**SUPPLIED INFORMATION**

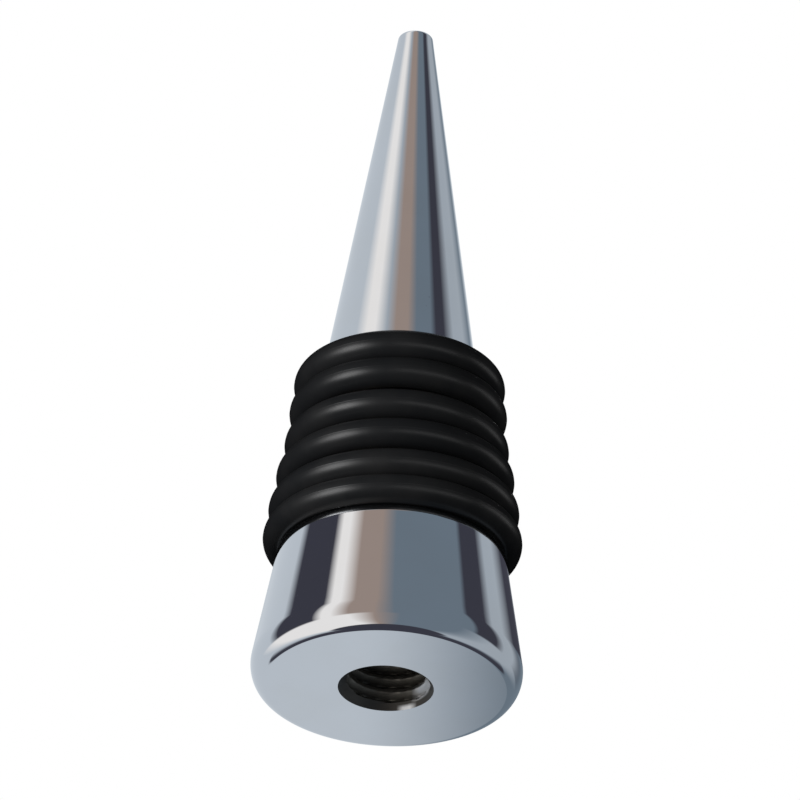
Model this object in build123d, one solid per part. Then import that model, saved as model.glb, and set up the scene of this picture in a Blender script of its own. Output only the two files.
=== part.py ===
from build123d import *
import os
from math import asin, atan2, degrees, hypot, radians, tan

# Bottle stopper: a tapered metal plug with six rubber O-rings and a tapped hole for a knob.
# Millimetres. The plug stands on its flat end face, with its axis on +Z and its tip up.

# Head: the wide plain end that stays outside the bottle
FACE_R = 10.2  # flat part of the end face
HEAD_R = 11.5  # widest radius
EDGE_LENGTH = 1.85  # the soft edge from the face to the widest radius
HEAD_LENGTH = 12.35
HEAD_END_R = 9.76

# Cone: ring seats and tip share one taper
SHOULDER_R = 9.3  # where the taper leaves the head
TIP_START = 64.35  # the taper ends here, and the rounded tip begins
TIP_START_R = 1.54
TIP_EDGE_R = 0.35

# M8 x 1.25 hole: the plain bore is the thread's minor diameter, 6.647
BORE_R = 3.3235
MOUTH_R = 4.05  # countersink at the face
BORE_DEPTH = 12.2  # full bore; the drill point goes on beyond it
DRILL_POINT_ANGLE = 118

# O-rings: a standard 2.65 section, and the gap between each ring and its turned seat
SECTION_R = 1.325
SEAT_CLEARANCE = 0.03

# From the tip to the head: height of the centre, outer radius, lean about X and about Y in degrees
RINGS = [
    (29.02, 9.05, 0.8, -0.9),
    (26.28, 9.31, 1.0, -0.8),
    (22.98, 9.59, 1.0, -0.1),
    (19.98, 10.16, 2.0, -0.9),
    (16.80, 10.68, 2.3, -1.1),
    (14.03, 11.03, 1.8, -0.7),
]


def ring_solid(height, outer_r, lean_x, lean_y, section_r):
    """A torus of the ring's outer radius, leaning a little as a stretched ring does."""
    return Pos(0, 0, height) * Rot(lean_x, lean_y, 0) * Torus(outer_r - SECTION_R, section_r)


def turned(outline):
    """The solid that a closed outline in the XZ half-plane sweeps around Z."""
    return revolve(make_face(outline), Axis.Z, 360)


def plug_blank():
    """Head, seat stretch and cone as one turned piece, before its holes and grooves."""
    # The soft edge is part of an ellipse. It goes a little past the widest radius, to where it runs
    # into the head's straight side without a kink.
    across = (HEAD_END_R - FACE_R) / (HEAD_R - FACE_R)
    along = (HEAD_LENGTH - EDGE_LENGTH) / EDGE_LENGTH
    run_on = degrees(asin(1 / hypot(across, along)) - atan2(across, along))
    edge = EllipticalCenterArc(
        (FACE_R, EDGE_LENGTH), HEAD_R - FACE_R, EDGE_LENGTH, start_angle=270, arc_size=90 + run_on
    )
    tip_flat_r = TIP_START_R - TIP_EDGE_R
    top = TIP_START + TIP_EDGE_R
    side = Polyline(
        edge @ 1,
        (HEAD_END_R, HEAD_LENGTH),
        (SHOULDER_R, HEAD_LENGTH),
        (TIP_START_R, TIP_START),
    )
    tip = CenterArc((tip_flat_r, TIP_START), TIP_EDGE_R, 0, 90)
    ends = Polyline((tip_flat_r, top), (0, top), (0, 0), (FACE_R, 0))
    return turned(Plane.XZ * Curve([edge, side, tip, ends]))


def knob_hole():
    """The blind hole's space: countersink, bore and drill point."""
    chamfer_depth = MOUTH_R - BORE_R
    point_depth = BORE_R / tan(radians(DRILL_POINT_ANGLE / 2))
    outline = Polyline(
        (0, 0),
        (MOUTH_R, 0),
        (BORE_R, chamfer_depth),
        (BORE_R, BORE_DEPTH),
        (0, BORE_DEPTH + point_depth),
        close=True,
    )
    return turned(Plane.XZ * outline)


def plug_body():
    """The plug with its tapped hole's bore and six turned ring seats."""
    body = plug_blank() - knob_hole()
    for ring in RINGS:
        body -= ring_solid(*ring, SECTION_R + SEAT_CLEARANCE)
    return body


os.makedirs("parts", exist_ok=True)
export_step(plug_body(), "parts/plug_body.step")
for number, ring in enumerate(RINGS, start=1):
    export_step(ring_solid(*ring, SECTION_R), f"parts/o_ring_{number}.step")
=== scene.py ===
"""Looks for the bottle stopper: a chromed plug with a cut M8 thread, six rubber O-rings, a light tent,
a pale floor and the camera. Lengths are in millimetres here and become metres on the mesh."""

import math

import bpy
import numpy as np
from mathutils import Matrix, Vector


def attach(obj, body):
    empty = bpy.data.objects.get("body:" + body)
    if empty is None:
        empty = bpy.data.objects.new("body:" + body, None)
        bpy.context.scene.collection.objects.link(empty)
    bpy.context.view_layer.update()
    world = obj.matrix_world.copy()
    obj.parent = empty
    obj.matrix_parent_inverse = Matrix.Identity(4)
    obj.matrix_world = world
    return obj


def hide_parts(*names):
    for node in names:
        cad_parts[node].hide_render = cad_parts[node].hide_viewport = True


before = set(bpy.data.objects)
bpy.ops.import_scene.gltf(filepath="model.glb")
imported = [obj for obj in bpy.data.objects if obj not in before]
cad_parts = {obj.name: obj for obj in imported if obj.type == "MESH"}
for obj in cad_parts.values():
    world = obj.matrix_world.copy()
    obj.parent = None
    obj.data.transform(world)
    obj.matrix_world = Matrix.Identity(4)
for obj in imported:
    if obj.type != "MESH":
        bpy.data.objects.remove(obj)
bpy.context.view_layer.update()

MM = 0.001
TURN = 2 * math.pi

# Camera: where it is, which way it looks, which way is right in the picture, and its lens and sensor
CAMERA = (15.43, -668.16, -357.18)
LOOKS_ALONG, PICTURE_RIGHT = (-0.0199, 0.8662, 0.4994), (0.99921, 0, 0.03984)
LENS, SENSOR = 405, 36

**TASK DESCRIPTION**
Could you quote the material above in full, exactly as it stands?

**CORRECT RESULT**
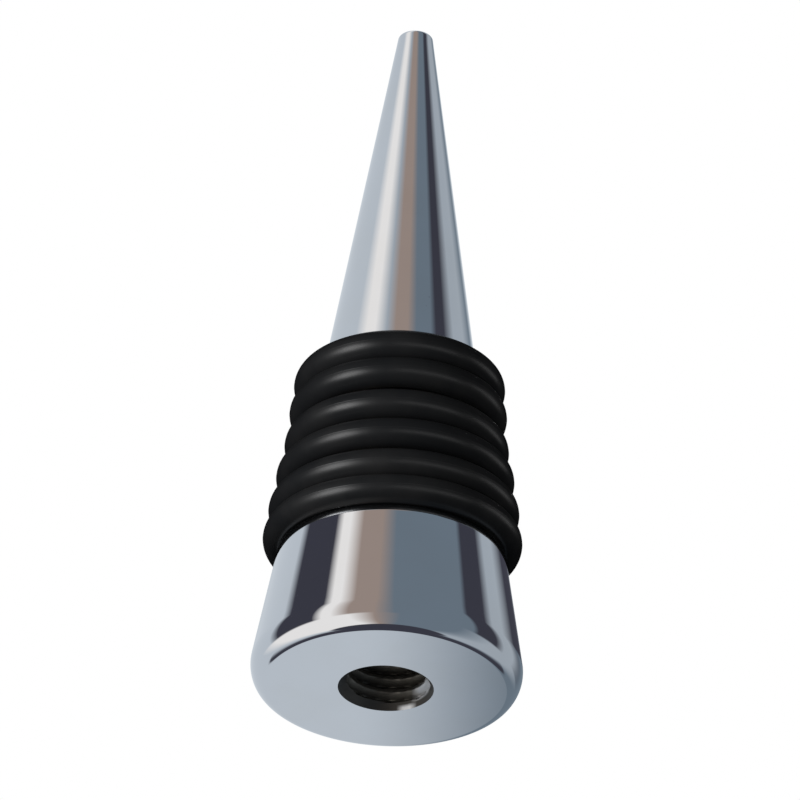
Model this object in build123d, one solid per part. Then import that model, saved as model.glb, and set up the scene of this picture in a Blender script of its own. Output only the two files.
=== part.py ===
from build123d import *
import os
from math import asin, atan2, degrees, hypot, radians, tan

# Bottle stopper: a tapered metal plug with six rubber O-rings and a tapped hole for a knob.
# Millimetres. The plug stands on its flat end face, with its axis on +Z and its tip up.

# Head: the wide plain end that stays outside the bottle
FACE_R = 10.2  # flat part of the end face
HEAD_R = 11.5  # widest radius
EDGE_LENGTH = 1.85  # the soft edge from the face to the widest radius
HEAD_LENGTH = 12.35
HEAD_END_R = 9.76

# Cone: ring seats and tip share one taper
SHOULDER_R = 9.3  # where the taper leaves the head
TIP_START = 64.35  # the taper ends here, and the rounded tip begins
TIP_START_R = 1.54
TIP_EDGE_R = 0.35

# M8 x 1.25 hole: the plain bore is the thread's minor diameter, 6.647
BORE_R = 3.3235
MOUTH_R = 4.05  # countersink at the face
BORE_DEPTH = 12.2  # full bore; the drill point goes on beyond it
DRILL_POINT_ANGLE = 118

# O-rings: a standard 2.65 section, and the gap between each ring and its turned seat
SECTION_R = 1.325
SEAT_CLEARANCE = 0.03

# From the tip to the head: height of the centre, outer radius, lean about X and about Y in degrees
RINGS = [
    (29.02, 9.05, 0.8, -0.9),
    (26.28, 9.31, 1.0, -0.8),
    (22.98, 9.59, 1.0, -0.1),
    (19.98, 10.16, 2.0, -0.9),
    (16.80, 10.68, 2.3, -1.1),
    (14.03, 11.03, 1.8, -0.7),
]


def ring_solid(height, outer_r, lean_x, lean_y, section_r):
    """A torus of the ring's outer radius, leaning a little as a stretched ring does."""
    return Pos(0, 0, height) * Rot(lean_x, lean_y, 0) * Torus(outer_r - SECTION_R, section_r)


def turned(outline):
    """The solid that a closed outline in the XZ half-plane sweeps around Z."""
    return revolve(make_face(outline), Axis.Z, 360)


def plug_blank():
    """Head, seat stretch and cone as one turned piece, before its holes and grooves."""
    # The soft edge is part of an ellipse. It goes a little past the widest radius, to where it runs
    # into the head's straight side without a kink.
    across = (HEAD_END_R - FACE_R) / (HEAD_R - FACE_R)
    along = (HEAD_LENGTH - EDGE_LENGTH) / EDGE_LENGTH
    run_on = degrees(asin(1 / hypot(across, along)) - atan2(across, along))
    edge = EllipticalCenterArc(
        (FACE_R, EDGE_LENGTH), HEAD_R - FACE_R, EDGE_LENGTH, start_angle=270, arc_size=90 + run_on
    )
    tip_flat_r = TIP_START_R - TIP_EDGE_R
    top = TIP_START + TIP_EDGE_R
    side = Polyline(
        edge @ 1,
        (HEAD_END_R, HEAD_LENGTH),
        (SHOULDER_R, HEAD_LENGTH),
        (TIP_START_R, TIP_START),
    )
    tip = CenterArc((tip_flat_r, TIP_START), TIP_EDGE_R, 0, 90)
    ends = Polyline((tip_flat_r, top), (0, top), (0, 0), (FACE_R, 0))
    return turned(Plane.XZ * Curve([edge, side, tip, ends]))


def knob_hole():
    """The blind hole's space: countersink, bore and drill point."""
    chamfer_depth = MOUTH_R - BORE_R
    point_depth = BORE_R / tan(radians(DRILL_POINT_ANGLE / 2))
    outline = Polyline(
        (0, 0),
        (MOUTH_R, 0),
        (BORE_R, chamfer_depth),
        (BORE_R, BORE_DEPTH),
        (0, BORE_DEPTH + point_depth),
        close=True,
    )
    return turned(Plane.XZ * outline)


def plug_body():
    """The plug with its tapped hole's bore and six turned ring seats."""
    body = plug_blank() - knob_hole()
    for ring in RINGS:
        body -= ring_solid(*ring, SECTION_R + SEAT_CLEARANCE)
    return body


os.makedirs("parts", exist_ok=True)
export_step(plug_body(), "parts/plug_body.step")
for number, ring in enumerate(RINGS, start=1):
    export_step(ring_solid(*ring, SECTION_R), f"parts/o_ring_{number}.step")
=== scene.py ===
"""Looks for the bottle stopper: a chromed plug with a cut M8 thread, six rubber O-rings, a light tent,
a pale floor and the camera. Lengths are in millimetres here and become metres on the mesh."""

import math

import bpy
import numpy as np
from mathutils import Matrix, Vector


def attach(obj, body):
    empty = bpy.data.objects.get("body:" + body)
    if empty is None:
        empty = bpy.data.objects.new("body:" + body, None)
        bpy.context.scene.collection.objects.link(empty)
    bpy.context.view_layer.update()
    world = obj.matrix_world.copy()
    obj.parent = empty
    obj.matrix_parent_inverse = Matrix.Identity(4)
    obj.matrix_world = world
    return obj


def hide_parts(*names):
    for node in names:
        cad_parts[node].hide_render = cad_parts[node].hide_viewport = True


before = set(bpy.data.objects)
bpy.ops.import_scene.gltf(filepath="model.glb")
imported = [obj for obj in bpy.data.objects if obj not in before]
cad_parts = {obj.name: obj for obj in imported if obj.type == "MESH"}
for obj in cad_parts.values():
    world = obj.matrix_world.copy()
    obj.parent = None
    obj.data.transform(world)
    obj.matrix_world = Matrix.Identity(4)
for obj in imported:
    if obj.type != "MESH":
        bpy.data.objects.remove(obj)
bpy.context.view_layer.update()

MM = 0.001
TURN = 2 * math.pi

# Camera: where it is, which way it looks, which way is right in the picture, and its lens and sensor
CAMERA = (15.43, -668.16, -357.18)
LOOKS_ALONG, PICTURE_RIGHT = (-0.0199, 0.8662, 0.4994), (0.99921, 0, 0.03984)
LENS, SENSOR = 405, 36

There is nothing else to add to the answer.